The former Brooksville resident stood out among extras in Summer Catch, a baseball movie scheduled for release next spring.


© St. Petersburg Times, published June 21, 2000

BROOKSVILLE -- Since he was very young, Ginny Wright says, her son has drawn people's attention.

"When Kevin was a baby, people always stopped me to look at him," the Brooksville resident said. "One man stopped me on the Atlantic City boardwalk to find out if Kevin did modeling."

Recently, Kevin Laielli had his shot to catch attention as an extra in the baseball movie Summer Catch, which is expected to be released in spring 2001. The movie, being made by Warner Bros., focuses on college baseball players who travel to Cape Cod to participate in a summer baseball league that is heavily scouted by the major league teams.

When Laielli arrived on the set in Wilmington, N.C., he and some friends painted their chests with the name of a fictional baseball team -- the Chatham A's.

"We didn't just want to be regular extras," the 20-year-old Hernando High School graduate said. "So we did something they would notice."

An assistant director liked the enthusiasm and made a point to feature the boys as "baseball junkies" in a several shots, Laielli said.

"From then on, we were different from everybody else," he said.

The Hollywood perks included the $125 he earned each day of the monthlong shoot.

"The pay is pretty good," he said. "And they have catering every day, which is really good."

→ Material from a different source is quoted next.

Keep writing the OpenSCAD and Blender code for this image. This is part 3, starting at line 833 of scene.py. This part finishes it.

Laielli also rubbed elbows with the movie's star, Freddie Prinze Jr.,and Matthew Lillard of Scream fame.

"It was a lot of fun," he said. "They were pretty nice."

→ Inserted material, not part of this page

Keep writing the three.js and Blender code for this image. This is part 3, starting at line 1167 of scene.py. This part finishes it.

Wright said she has encouraged her son's acting career since his early teens, when he decided to take acting lessons to the tune of about $1,500.

"He was very serious-minded about it," she said. "He studied books on his own."

In high school, Laielli started acting in productions at Brooksville Assembly of God, where his family attends church.

"Acting is what I've always wanted to do," he said. "It's always been my passion. I can't stop doing it."

"He always had that personality," Wright said. "He's always been very social and quick-witted."

Though he worked hard, the talent was natural, Wright said. She remembers her son practicing dialects with telephone solicitors and representatives.

"It was a challenge for him to see if he could pull off a different accent or dialect," she said.

Laielli now lives in Wilmington, a small hotbed of Hollywood hype. To the town's credit are films such as Cape Fear and Scream. When he returns home in a few weeks, Laielli has several auditions lined up, including one for the teen drama Dawson's Creek.

"I would love to do that show," he said. "That would be a real break."